Kim Lewis, interior designer, Ply Gem blogger and regular on FYI’s “Tiny House Nation” is the queen of living large in small spaces. She’s part of a new trend of homeowners and designers who think you’ll live better with less — that is, in homes between 150 and 600 square feet. Those who’ve joined the movement say that choosing the tiny home lifestyle saves money, is eco-friendly, and it can help you live a simpler, less chaotic life.

Since living in a city means a small space isn’t a choice as much as it is a fact of reality, Lewis offers the following tips to make even our 300 square-foot adobes feel like a spacious penthouse.

Go for height

For items you don’t need to reach every day, take up air space instead of floor space by building shelving that’s high up. It’s a cheap and easy DIY project, says the expert.

And if you’re really handy, Lewis recommends mounting a ceiling shelf in a narrow space or nook. “If you take a pallet, you can use simple eyelet hooks and chains to hang it from the ceiling for added storage,” she says. “Just be sure to hit a ceiling joist when you drill so the weight is supported from the ceiling.”

Get creative with storage

In tight bedrooms there’s not much space for a dresser drawer, so Lewis encourages you to rethink those bulky pieces and go for something more streamlined.

“Shallow drawers of [vintage] watchmaker's cabinets make it easy to organize a lot of different things in small spaces,” she says.

You can use a tall watchmaker’s cabinet to store clothing, jewelry or even office supplies. They’re much sleeker, and have more drawers, so you’ll be able to store more in a whole lot less space.

Use barn doors

In tiny spaces where every square inch counts, even doors on hinges can be a major waste of space.

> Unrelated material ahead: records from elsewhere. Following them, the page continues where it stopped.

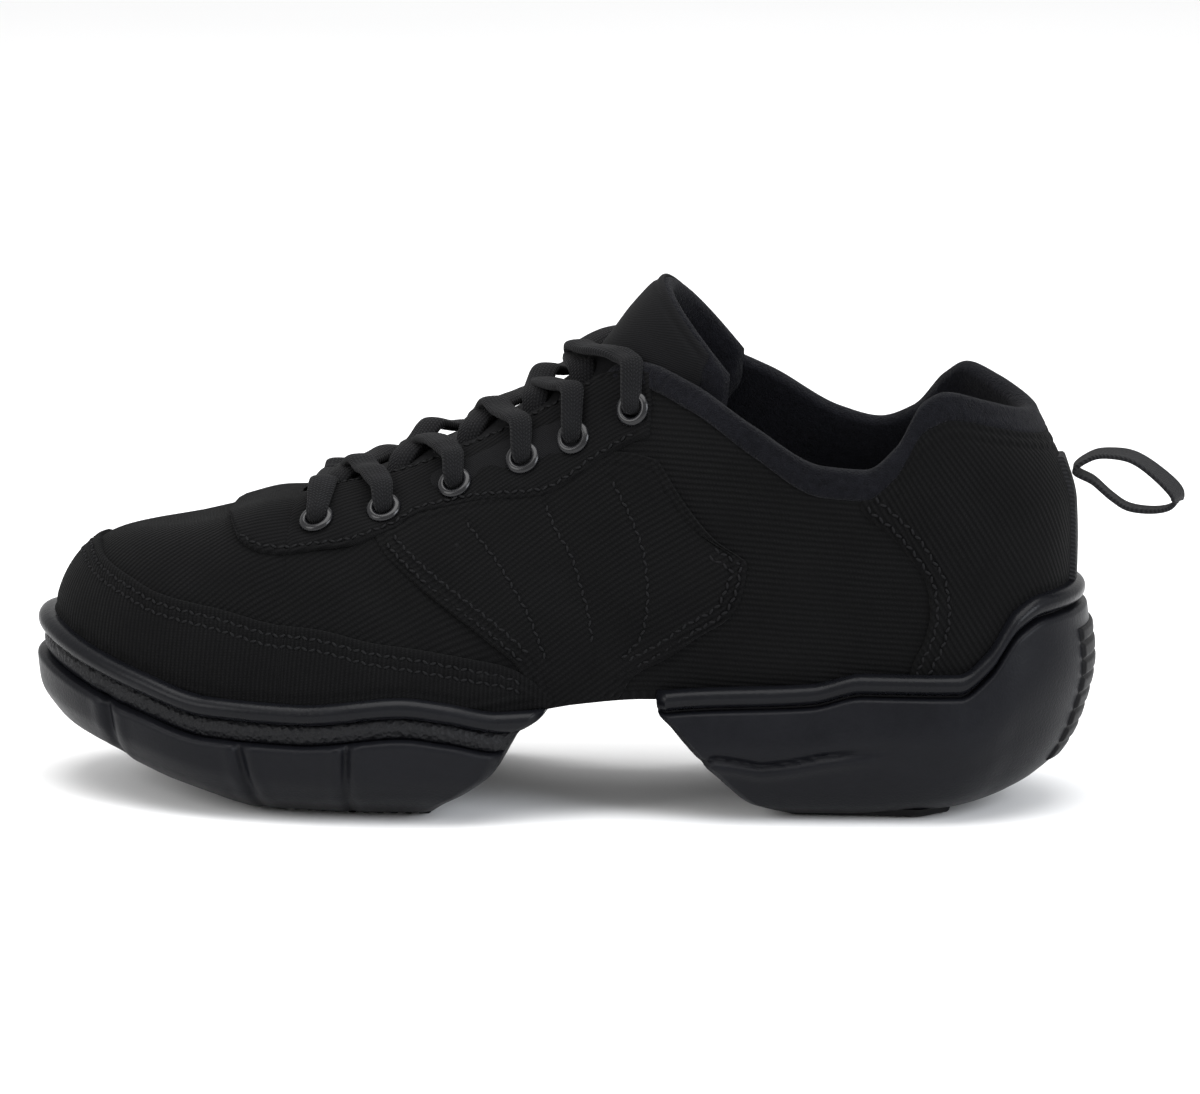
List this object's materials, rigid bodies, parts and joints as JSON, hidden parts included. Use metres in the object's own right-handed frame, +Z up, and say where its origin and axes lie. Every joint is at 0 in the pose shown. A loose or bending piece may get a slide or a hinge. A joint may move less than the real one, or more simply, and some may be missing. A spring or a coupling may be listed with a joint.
{
  "type": "dance sneaker",
  "caption": "Low lace-up dance sneaker in black woven cloth with a split sole, padded collar and tongue, and a pull loop at the heel",
  "frame": {"origin": "on the floor, under the middle of the shoe's length and width", "axes": "+Z up, the toe points to -X, the outer side of the foot is -Y and the inner side +Y"},
  "size_m": [0.2849, 0.1006, 0.1297],
  "materials": {
    "cloth": "matte ribbed weave",
    "tongue_cloth": "smooth matte cloth over padding",
    "lining": "soft nap",
    "webbing": "herringbone tape",
    "lace": "flat knitted lace",
    "sole_rubber": "satin, fine pebble",
    "tread_rubber": "matte",
    "insert_rubber": "matte, ribbed",
    "enamel": "gloss enamel"
  },
  "bodies": {
    "root": {"upper": "cloth", "toe_wrap": "cloth", "eyestay": "cloth", "saddle_outer": "cloth", "saddle_inner": "cloth", "heel_counter": "cloth", "back_strip": "webbing", "pull_loop": "webbing", "tongue": "tongue_cloth", "tongue_keeper": "webbing", "insole": "lining", "forefoot_sole": "sole_rubber", "heel_sole": "sole_rubber", "forefoot_tread": "tread_rubber", "heel_tread": "tread_rubber", "heel_insert": "insert_rubber", "lace_1": "lace", "lace_2": "lace", "lace_3": "lace", "lace_4": "lace", "lace_5": "lace", "eyelet_outer_1": "enamel", "eyelet_outer_2": "enamel", "eyelet_outer_3": "enamel", "eyelet_outer_4": "enamel", "eyelet_outer_5": "enamel", "eyelet_outer_6": "enamel", "eyelet_inner_1": "enamel", "eyelet_inner_2": "enamel", "eyelet_inner_3": "enamel", "eyelet_inner_4": "enamel", "eyelet_inner_5": "enamel", "eyelet_inner_6": "enamel"}
  },
  "joints": []
}
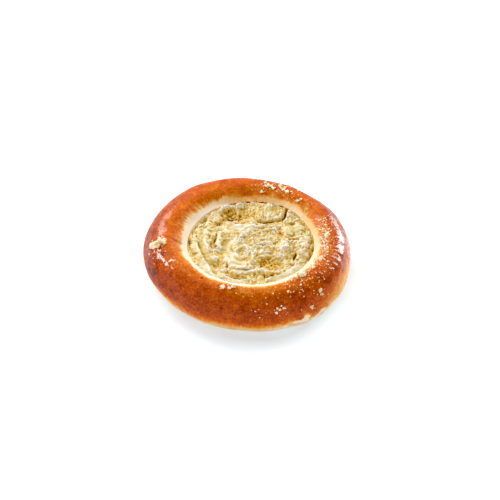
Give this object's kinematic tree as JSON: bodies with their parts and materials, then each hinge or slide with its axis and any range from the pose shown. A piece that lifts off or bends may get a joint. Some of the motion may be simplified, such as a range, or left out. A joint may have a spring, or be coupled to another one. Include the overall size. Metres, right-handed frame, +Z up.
{
  "type": "kolache",
  "caption": "Round open sweet bun with a raised, glazed and browned rim, crumbs on the rim, and a well filled level with swirled curd cheese.",
  "frame": {"origin": "middle of the bun's outline, on the surface that it stands on", "axes": "+Z up, out of the filled well; -Y towards the side that faced the viewer; +X to the viewer's right"},
  "size_m": [0.1107, 0.1069, 0.0276],
  "materials": {
    "crust": "egg-washed, browned bread crust: golden brown to red brown and glossy, pale cream at the inner lip, tan and matt at the foot",
    "curd": "baked curd cheese: pale yellow and cream, moist, grainy, with spoon ridges",
    "crumbs": "dry crumbs of dough and curd: pale cream, matt"
  },
  "bodies": {
    "root": {"bun": "crust", "filling": "curd"}
  },
  "joints": []
}
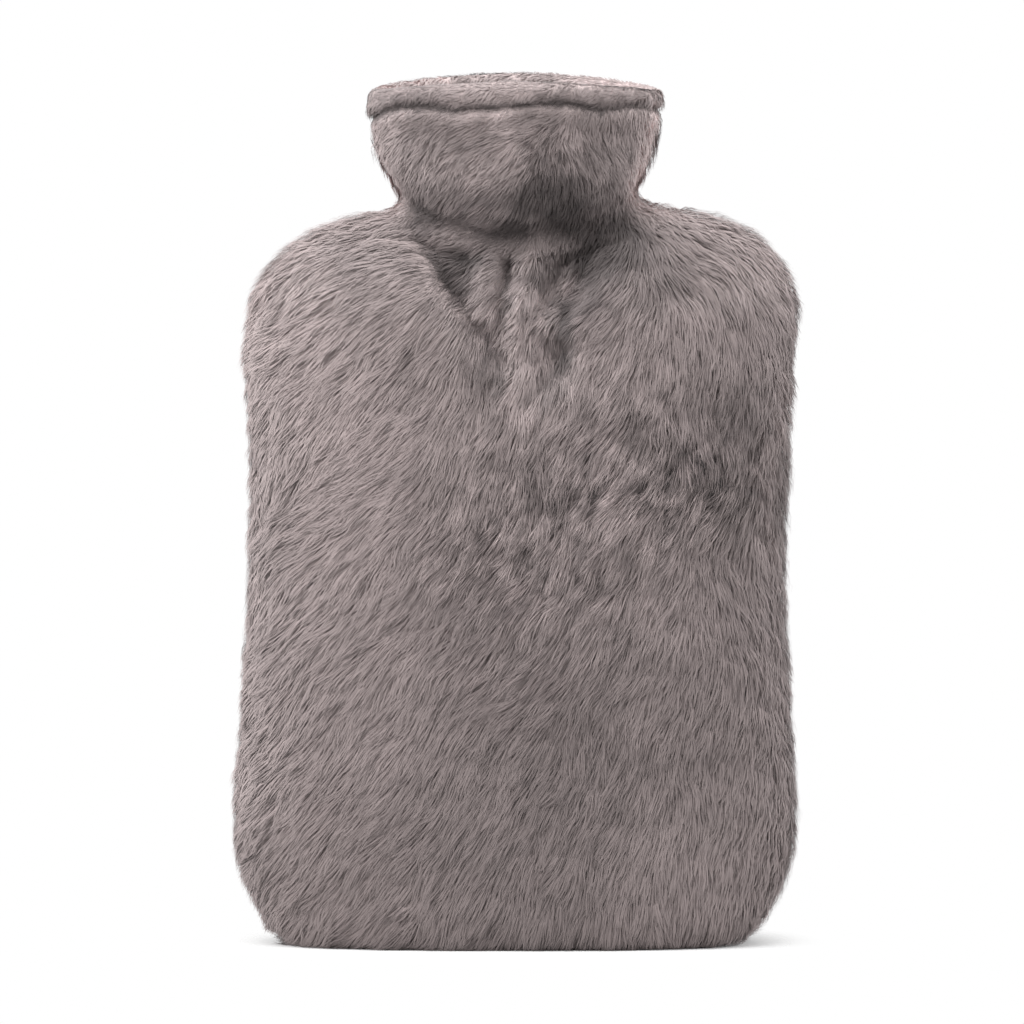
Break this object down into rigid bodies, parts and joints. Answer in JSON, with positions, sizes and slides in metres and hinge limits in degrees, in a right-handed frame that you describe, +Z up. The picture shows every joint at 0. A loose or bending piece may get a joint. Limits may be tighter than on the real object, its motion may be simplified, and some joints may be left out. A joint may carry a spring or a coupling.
{
  "type": "hot water bottle cover",
  "caption": "Plush pouch with rounded shoulders, a gathered neck and an open funnel collar with a stitched hem, standing on its flat base.",
  "frame": {"origin": "middle of the flat base, halfway between the two side seams and between front and back", "axes": "+Z up to the mouth, +X along the width to the right side as seen from the front, -Y the front with the gathered V"},
  "size_m": [0.22, 0.0714, 0.34],
  "materials": {
    "fur_cloth": "long soft pile, taupe grey, paler at the tips"
  },
  "bodies": {
    "root": {"front_panel": "fur_cloth", "back_panel": "fur_cloth"}
  },
  "joints": []
}
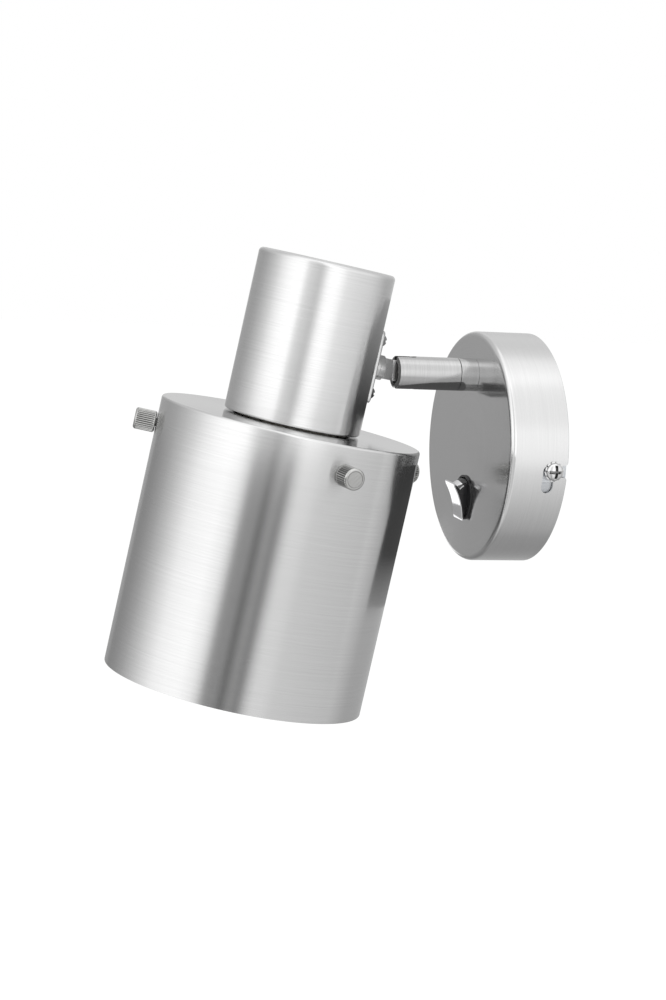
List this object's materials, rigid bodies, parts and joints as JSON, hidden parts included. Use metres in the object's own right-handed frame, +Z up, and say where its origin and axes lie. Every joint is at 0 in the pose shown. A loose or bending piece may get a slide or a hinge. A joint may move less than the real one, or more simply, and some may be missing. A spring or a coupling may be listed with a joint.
{
  "type": "tube wall light",
  "caption": "Wall light with a round canopy and rocker switch, a short turning arm with a tilting knuckle, and a tube head with a larger open cylinder shade.",
  "frame": {"origin": "centre of the canopy's rim on the wall plane", "axes": "the wall is Y = 0, the lamp stands out towards -Y, +Z is up, +X is the lamp's right as seen from the front"},
  "size_m": [0.1217, 0.1817, 0.1977],
  "materials": {
    "brushed_canopy": "satin, brushed round the canopy",
    "brushed_tube": "satin, brushed round the tube",
    "brushed_shade": "satin, brushed round the shade",
    "brushed_arm": "satin, turned",
    "knurled_steel": "fine straight knurl",
    "turned_steel": "bright turned",
    "bright_steel": "bright plated",
    "rocker_chrome": "polished chrome",
    "zinc_steel": "zinc plated",
    "spring_steel": "blackened",
    "black_plastic": "gloss",
    "white_plastic": "matt",
    "ivory_plastic": "semi-gloss",
    "ceramic": "glazed",
    "rubber": "matt",
    "brass_metal": "bright",
    "lead_insulation": "smooth"
  },
  "bodies": {
    "wall_unit": {"wall_bracket": "zinc_steel", "cable_grommet": "rubber", "earth_screw": "brass_metal", "terminal_block": "white_plastic", "terminal_screws": "brass_metal", "canopy": "brushed_canopy", "canopy_screws": "bright_steel", "canopy_washers": "bright_steel", "switch_housing": "black_plastic", "switch_contacts": "brass_metal", "arm_collar": "brushed_arm", "collar_washer": "zinc_steel", "collar_nut": "brass_metal", "canopy_leads": "lead_insulation"},
    "arm": {"arm_tube": "brushed_arm", "arm_clip": "spring_steel", "knuckle_screw": "bright_steel", "knuckle_bushes": "white_plastic"},
    "head": {"knuckle_stud": "turned_steel", "knuckle_washer": "turned_steel", "mounting_plate": "turned_steel", "plate_screws": "bright_steel", "stud_nut": "brass_metal", "tube_housing": "brushed_tube", "holder_bracket": "zinc_steel", "holder_nipple": "brass_metal", "nipple_nuts": "zinc_steel", "holder_cap": "ivory_plastic", "holder_core": "ceramic", "holder_skirt": "ivory_plastic", "screw_shell": "brass_metal", "centre_contact": "brass_metal", "contact_screws": "bright_steel", "shade_rings": "ivory_plastic", "shade_carrier": "zinc_steel", "shade": "brushed_shade", "head_leads": "lead_insulation"},
    "rocker": {"switch_rocker": "rocker_chrome"},
    "thumbscrew_left": {"thumbscrew_left": "knurled_steel"},
    "thumbscrew_front": {"thumbscrew_front": "knurled_steel"},
    "thumbscrew_back": {"thumbscrew_back": "knurled_steel"}
  },
  "joints": [
    {"name": "arm_swivel", "type": "hinge", "parent": "wall_unit", "child": "arm", "pos_m": [0, -0.02915, 0.0312], "axis": [0, -1, 0], "range_deg": [-170, 170]},
    {"name": "head_tilt", "type": "hinge", "parent": "arm", "child": "head", "pos_m": [0, -0.0583, 0.0312], "axis": [1, 0, 0], "range_deg": [-60, 20]},
    {"name": "rocker_tilt", "type": "hinge", "parent": "wall_unit", "child": "rocker", "pos_m": [0, -0.025, -0.0228], "axis": [1, 0, 0], "range_deg": [-36, 0]},
    {"name": "thumbscrew_left_turn_out", "type": "slide", "parent": "head", "child": "thumbscrew_left", "axis": [-0.2588, -0.9532, 0.1561], "range_m": [0, 0.006]},
    {"name": "thumbscrew_front_turn_out", "type": "slide", "parent": "head", "child": "thumbscrew_front", "axis": [0.9877, 0.1544, -0.0253], "range_m": [0, 0.006]},
    {"name": "thumbscrew_back_turn_out", "type": "slide", "parent": "head", "child": "thumbscrew_back", "axis": [-0.1736, 0.9719, -0.1591], "range_m": [0, 0.006]}
  ]
}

“Barn doors are a great space saving feature for urban and tiny living because you don't lose three feet for a door swing, and three feet in a small space is a lot,” says Lewis.

Cut the crap
If you spend 10 minutes looking for a shirt or notebook each day, it’s time to clear out the mess. Lewis found the key to stripping belongings down to the bare minimum.

“There’s a really fun exercise that we’ve done on ‘Tiny House Nation’ where the only things you can [keep] are what you can fit on a king-sized bed,” she explains.

“It really makes you think creatively about what you actually need in order to function.”